1) Il fut appelé "roi citoyen" comme cela avait été le cas de Louis XVI, lorsque celui-ci dût prêter serment de fidélité à la Nation et à  la Constitution  en 1791, après sa tentative de fuite et son arrestation à Varennes. Louis-Philippe, dernier des monarques français, fut le seul  à ne pas avoir reçu le sacre. Aussi fut-il l'objet de quolibets de la part des monarchies europénnes qui le qualifièrent  de "roi bourgeois". Louis-Philippe, choisi par les députés au nom du peuple, fut en réalité placé sur le trône d'une "monarchie parlementaire élective" le choix n'ayant jamais été soumis au vote des citoyens, contrairement à ce qui avait été prévu.

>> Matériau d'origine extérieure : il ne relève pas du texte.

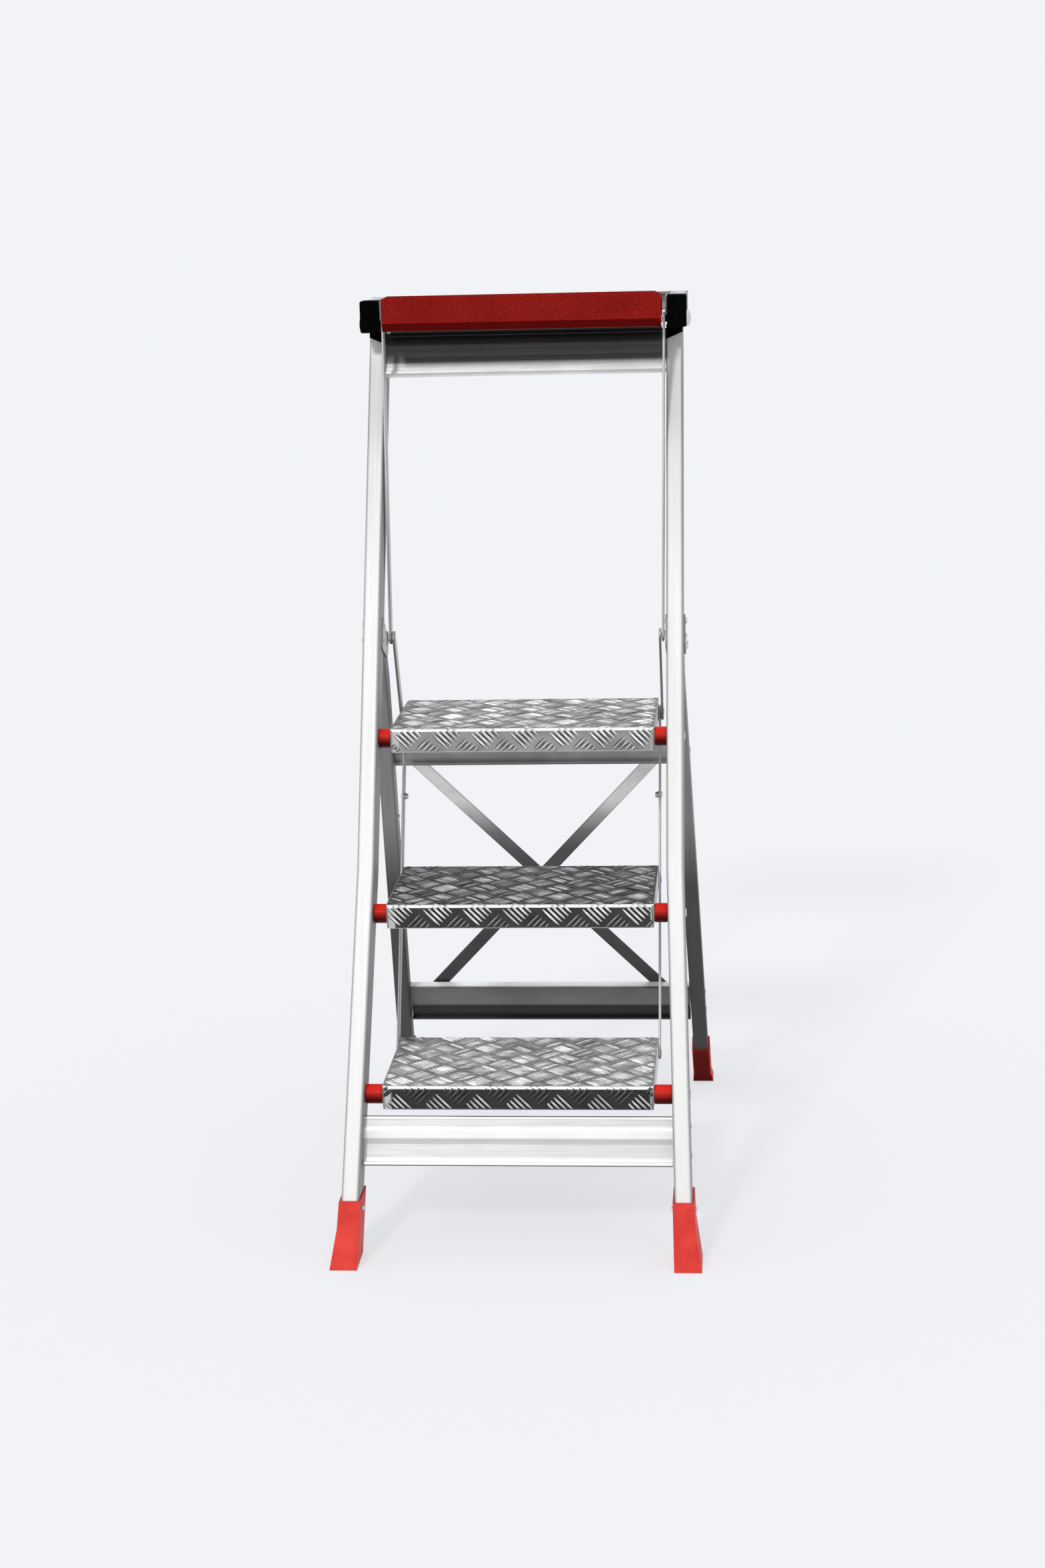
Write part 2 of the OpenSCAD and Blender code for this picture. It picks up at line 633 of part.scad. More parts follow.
// ---------- feet ----------
// level slice of a foot round the stile at height z
module foot_slice(z, flare) {
    u = z / cf;
    x = stile_face(u);
    translate([x - foot_wall, z * tf - foot_front, z])
        cube([stile_width + 2 * foot_wall + flare, stile_level + foot_front + 4, 0.2]);
}
module front_foot() {
    split = front_foot_height * 0.6;
    difference() {
        union() {
            hull() {
                foot_slice(front_foot_height, 0);
                foot_slice(split, 1);
            }
            hull() {
                foot_slice(split, 1);
                foot_slice(0, foot_flare);
            }
        }
        difference() {
            stile_solid(fit);
            slab(0, 500, -big, big, -200, sole - fit);
        }
        rod(0, 500, foot_rivet_y, foot_rivet_z, shank_r + fit);
        // grooves across the sole
        for (k = [0:4]) slab(0, 500, 4 + k * 11, 8 + k * 11, -1, 1.6);
    }
}
module front_foot_left() { color(red) base() left() front_foot(); }
module front_foot_right() { color(red) base() right() front_foot(); }
module front_foot_rivets() {
    u = foot_rivet_z / cf;
    x0 = stile_face(u) - foot_wall;
    x1 = x0 + stile_width + 2 * foot_wall + 1;
    color(steel) base() both() {
        rod(x0 - 0.5, x1 + 0.5, foot_rivet_y, foot_rivet_z, shank_r, 24);
        inward_head(x0 - 2 * lift, foot_rivet_y, foot_rivet_z, 4.5, 2.2);
        head(x1 + lift, foot_rivet_y, foot_rivet_z, 4.5, 2.6);
    }
}
module rear_foot() {
    difference() {
        union() {
            difference() {
                leg_solid(foot_wall);
                rear_plane() slab(0, 500, -50, 100, rear_foot_height, 1000);
                slab(0, 500, -big, big, -200, 0);
            }
            // broad sole
            intersection() {
                slab(0, 500, base_depth - 6, rear_foot_back, 0, 14);
                hull() {
                    translate([leg_face(0) - foot_wall - 1, base_depth - 4, 0])
                        cube([leg_width + 2 * foot_wall + 4, leg_level + foot_wall + 4, 0.2]);
                    translate([leg_face(16) - foot_wall, base_depth - 9, 14])
                        cube([leg_width + 2 * foot_wall, leg_level + foot_wall + 3, 0.2]);
                }
            }
        }
        difference() {
            leg_solid(fit);
            slab(0, 500, -big, big, -200, sole - fit);
        }
        rear_plane() rod(leg_face(0) + 8, 500, leg_depth / 2, rear_foot_rivet_u, shank_r + fit);
        for (k = [0:2]) slab(0, 500, base_depth + 3 + k * 10, base_depth + 7 + k * 10, -1, 1.6);
    }
}
module rear_foot_left() { color(red) base() left() rear_foot(); }
module rear_foot_right() { color(red) base() right() rear_foot(); }
module rear_foot_rivets() {
    x = leg_face(rear_foot_rivet_u) + leg_width + foot_wall;
    color(steel) base() both() rear_plane() rivet(x, leg_depth / 2, rear_foot_rivet_u, foot_wall + wall);
}

// ---------- top frame ----------
// moulded joint: plug in the stile, seat for the arm, skirt in front
module corner_joint() {
    slab(stile_in, stile_out, stile_top_y - 3, stile_top_y + stile_level, stile_top + fit, arm_z - fit);
    intersection() {
        front_plane() translate([stile_in + wall + fit, wall + fit, stile_top / cf - 60])
            cube([stile_width - 2 * wall - 2 * fit, stile_depth - 2 * wall - 2 * fit, 100]);
        slab(0, 400, -big, big, stile_top - 24, stile_top + 1);
    }
    hull() {
        translate([stile_in, stile_top_y - 3, stile_top]) cube([stile_width, 3 - fit, 1]);
        front_plane() translate([stile_in, -2.4, stile_top / cf - 19]) cube([1, 2.4 - fit, 1]);
        front_plane() translate([stile_out - 1, -2.4, stile_top / cf - 9]) cube([1, 2.4 - fit, 1]);
    }
}
module corner_joint_left() { color(black) base() left() corner_joint(); }
module corner_joint_right() { color(black) base() right() corner_joint(); }
module arm() {
    difference() {
        translate([arm_in, arm_front + 3, arm_z]) rotate([90, 0, 0]) mirror([0, 0, 1])
            linear_extrude(arm_length - 3) tube_section(arm_width, arm_height);
        translate([stile_mid, arm_rivet_y, arm_z + arm_height / 2])
            cylinder(r = shank_r + fit, h = arm_height, $fn = 24);
        rod(arm_in - 1, arm_in + arm_width + 1, bolt_y, bolt_z, bolt_r + fit);
    }
}
module arm_left() { color(alu) base() left() arm(); }
module arm_right() { color(alu) base() right() arm(); }
// sleeve cap over the arm's front end
module arm_cap_part() {
    difference() {
        translate([arm_in - arm_cap, arm_front, arm_z - arm_cap]) rotate([90, 0, 0]) mirror([0, 0, 1])
            linear_extrude(30) box_section(arm_width + 2 * arm_cap, arm_height + 2 * arm_cap, r_round);
        translate([arm_in - fit, arm_front + 3 - fit, arm_z - fit]) rotate([90, 0, 0]) mirror([0, 0, 1])
            linear_extrude(40) box_section(arm_width + 2 * fit, arm_height + 2 * fit, r_round);
        rod(arm_in - 5, arm_in + arm_width + 5, bolt_y, bolt_z, bolt_r + fit);
    }
}
module arm_cap_left() { color(black) base() left() arm_cap_part(); }
module arm_cap_right() { color(black) base() right() arm_cap_part(); }
module side_strip() {
    slab(strip_x, arm_in - arm_cap - fit, arm_front + 2, arm_front + arm_length - 4,
        strip_z, arm_z + arm_height);
}
module side_strip_left() { color(alu) base() left() side_strip(); }
module side_strip_right() { color(alu) base() right() side_strip(); }
module rear_rail() {
    x = strip_x - fit;
    y = arm_front + arm_length;
    color(alu) base() {
        slab(-arm_in - arm_width, arm_in + arm_width, y + fit, y + 3, strip_z, arm_z + arm_height);
        slab(-x, x, y - 14, y + 3, arm_z + arm_height - 3, arm_z + arm_height);
    }
}
// tray body, open on top, with a deep chamfered front lip
module lip_section(y, z) {
    polygon([
        [y + 5, z], [y, z + 11], [y, z + tray_lip - 3], [y + 1, z + tray_lip - 1], [y + 3, z + tray_lip],
        [y + 5, z + tray_lip], [y + 6.5, z + tray_lip - 2], [y + 6.5, z]
    ]);
}
module tool_tray() {
    y0 = tray_front;
    y1 = tray_front + tray_depth;
    top = tray_z + tray_lip;
    color(red) base() difference() {
        union() {
            slab(-tray_body, tray_body, y0 + 5.5, y1, tray_z, tray_z + tray_wall_height);
            // ribs that stand on the upper crossbar
            both() slab(100, 140, bar_top_y + 1, bar_top_y + 6, bar_top_z + 0.1, tray_z + 1);
            rotate([90, 0, 90]) translate([0, 0, -tray_half]) linear_extrude(2 * tray_half)
                lip_section(y0, tray_z);
        }
        slab(-tray_body + tray_wall, tray_body - tray_wall, y0 + 5.5 + tray_wall, y1 - tray_wall,
            tray_z + tray_wall, top + 50);
        // slanted top corners of the lip
        both() translate([0, y0 + 50, 0]) rotate([90, 0, 0]) linear_extrude(100) polygon([
            [tray_half - 9, top + 0.4], [tray_half + 1, top - 4.6], [tray_half + 1, top + 2],
            [tray_half - 9, top + 2]
        ]);
        both() rod(tray_body - 10, tray_body + 1, bolt_y, bolt_z, bolt_r + fit);
    }
}
module tray_bolt() {
    rod(tray_body - tray_wall - 0.5, arm_in + arm_width + arm_cap + 0.2, bolt_y, bolt_z, bolt_r);
    inward_head(tray_body - tray_wall - 0.2, bolt_y, bolt_z, bolt_r + 1.5, 2);
}
module tray_bolts() {
    x = arm_in + arm_width + arm_cap + fit;
    color(steel) base() {
        both() tray_bolt();
        translate([x, bolt_y, bolt_z]) rotate([0, 90, 0]) rotate_extrude($fn = 32)
            polygon([[0, 0], [12, 0], [11, 2.5], [8, 4.6], [4, 5.8], [0, 6.2]]);
        left() head(x, bolt_y, bolt_z, 9, 1.4);
    }
}
module bolt_spacers() {
    color(black) base() both() difference() {
        rod(strip_x, arm_in - arm_cap - fit, bolt_y, bolt_z, bolt_r + 1 - fit, 32);
        rod(strip_x - 1, arm_in + 1, bolt_y, bolt_z, bolt_r + fit);
    }
}

stile_left();
stile_right();
front_crossbar_low();
front_crossbar_high();
frame_rivets();
front_foot_left();
front_foot_right();
front_foot_rivets();
axle_bottom();
axle_middle();
axle_top();
bushes_bottom();
bushes_middle();
bushes_top();
tread_bottom();
tread_middle();
tread_top();
link_pins_bottom();
link_pins_middle();
link_pins_top();
link_left();
link_right();
link_bolts();
hanger_left();
hanger_right();
stay_left();
stay_right();
hinge_plate_outer_left();
hinge_plate_outer_right();
hinge_plate_inner_left();
hinge_plate_inner_right();
hinge_plate_rivets();
hinge_pins();
bracket_pins();
rear_leg_left();
rear_leg_right();
leg_cap_left();
leg_cap_right();
rear_crossbar_high();
rear_crossbar_low();
brace_front();
brace_rear();
rear_rivets();
rear_foot_left();
rear_foot_right();
rear_foot_rivets();
corner_joint_left();
corner_joint_right();
arm_left();
arm_right();
arm_cap_left();
arm_cap_right();
side_strip_left();
side_strip_right();
rear_rail();
tool_tray();
tray_bolts();
bolt_spacers();
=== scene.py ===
import math

import bpy
from mathutils import Matrix, Vector


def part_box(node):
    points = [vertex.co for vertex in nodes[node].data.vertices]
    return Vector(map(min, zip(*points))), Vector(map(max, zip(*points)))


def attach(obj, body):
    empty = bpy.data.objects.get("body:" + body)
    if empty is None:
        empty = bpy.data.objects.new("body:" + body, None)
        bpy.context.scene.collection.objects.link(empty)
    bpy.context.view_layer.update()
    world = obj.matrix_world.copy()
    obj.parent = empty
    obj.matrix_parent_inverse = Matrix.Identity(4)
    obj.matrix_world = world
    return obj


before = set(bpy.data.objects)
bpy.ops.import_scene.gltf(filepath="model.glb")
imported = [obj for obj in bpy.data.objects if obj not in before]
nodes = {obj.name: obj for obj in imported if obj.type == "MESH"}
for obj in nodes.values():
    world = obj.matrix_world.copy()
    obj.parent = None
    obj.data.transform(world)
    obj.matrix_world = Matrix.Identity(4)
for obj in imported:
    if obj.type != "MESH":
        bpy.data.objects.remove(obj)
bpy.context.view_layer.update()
print("frame loaded:", len(nodes), "nodes")

frontLean = math.radians(25)
rearLean = math.radians(-26)
metalWarmth = (1.0, 0.987, 0.962)   # a touch warm, to answer the cool studio
noiseSpan = (0.3, 0.7)              # where most of a noise's values lie
edgeLineSpan = (0.035, 0.085)          # how sharp an edge is where the dark edge line begins and where it is full
gradeRoom = 4.0                     # a ramp's colours end at 1, so gradings are kept divided by this
bevelSamples = 4


def newMaterial(name):
    material = bpy.data.materials.new(name)
    material.use_nodes = True
    tree = material.node_tree
    tree.nodes.clear()
    return material, tree


def addNode(tree, kind, inputs=None, **settings):
    # an input is a number or a colour, or a socket to link from
    node = tree.nodes.new(kind)
    for key, value in settings.items():
        setattr(node, key, value)
    for key, value in (inputs or {}).items():
        if hasattr(value, "links"):
            tree.links.new(value, node.inputs[key])
        else:
            node.inputs[key].default_value = value
    return node


def mathNode(tree, operation, a, b=0.0, clamp=False):
    return addNode(tree, "ShaderNodeMath", {0: a, 1: b}, operation=operation, use_clamp=clamp).outputs[0]


def mixColour(tree, factor, a, b, blend="MIX"):
    node = addNode(tree, "ShaderNodeMix", {0: factor, 6: a, 7: b}, data_type="RGBA", blend_type=blend)
    return node.outputs[2]


def scaledColour(tree, colour, strength):
    # a colour made darker or lighter by a number or a socket
    if hasattr(strength, "links"):
        grey = addNode(tree, "ShaderNodeCombineColor", {0: strength, 1: strength, 2: strength}).outputs[0]
    else:
        grey = (strength, strength, strength, 1)
    return mixColour(tree, 1.0, colour, grey, "MULTIPLY")


def ramp(tree, value, stops):
    node = addNode(tree, "ShaderNodeValToRGB", {0: value})
    elements = node.color_ramp.elements
    while len(elements) < len(stops):
        elements.new(0.5)
    for element, (position, tone) in zip(elements, stops):
        element.position = position
        element.color = tone if isinstance(tone, tuple) else (tone, tone, tone, 1)
    return node.outputs[0]


def fade(tree, value, span, top=1.0):
    # 0 up to the low end of the span, top from its high end on
    return ramp(tree, value, [(span[0], 0.0), (span[1], top)])


def metalTone(grey):
    return (*(grey * part for part in metalWarmth), 1)


def toneRamp(tree, value, stops):
    return ramp(tree, value, [(position, metalTone(grey)) for position, grey in stops])


def mapRange(tree, value, span, low, high):
    made = addNode(tree, "ShaderNodeMapRange", {0: value, 1: span[0], 2: span[1], 3: low, 4: high})
    return made.outputs[0]


def objectPlace(tree, turn=(0, 0, 0), scale=(1, 1, 1)):
    coordinate = addNode(tree, "ShaderNodeTexCoord")
    turned = addNode(tree, "ShaderNodeMapping", {0: coordinate.outputs["Object"], 2: turn})
    return addNode(tree, "ShaderNodeMapping", {0: turned.outputs[0], 3: scale}).outputs[0]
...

2) Tahtaoui ne dis pas un mot des cris hostiles lancés à cette occasion contre le duc d'Orléans par les Répubicains et les Bonapartistes déçus de voir la victoire des "Trois Glorieuses" confisquée par les représentants de la bourgeoisie libérale avec la complaisance de Lafayette. Le vieux héros s'était dérobé alors qu'on lui proposait la présidence d'une république restaurée. Il n'avait pas envie d'assumer la charge du pouvoir. Le silence de Tahtaoui s'explique peut-être par sa déférence naturelle à l'égard de l'autorité, ou une certaine sympathie pour le nouveau monarque, transparaissant dans son récit.
3) Tahtaoui s'adresse à ses lecteurs égyptiens.
4) Formule  de toute évidence ajouté d'instinct par ce musulman fidèle qu'était le cheikh Rifa‘at.
5) Selon l'essentiel des modifications apportées à la charte, la religion catholique n'est plus religion d'État mais seulement « professée par la majorité des Français ». La censure de la presse est abolie. Le cens électoral est fixée par la loi, permettant  ainsi un élargissement de l'électorat. le roi ne peut plus légiférer par ordonnance pour raison de sécurité de  l'État. Les Chambres ont comme le roi l'initiative des lois.  Enfin, le  drapeau tricolore est inscrit dans la Charte.
6) Tahtaoui fait une erreur de date. Le 7 août est celle de la proclamation des Chambres. La prestation de serment eut lieu le 9 août. L'erreur est peut-être le fait d'un copiste.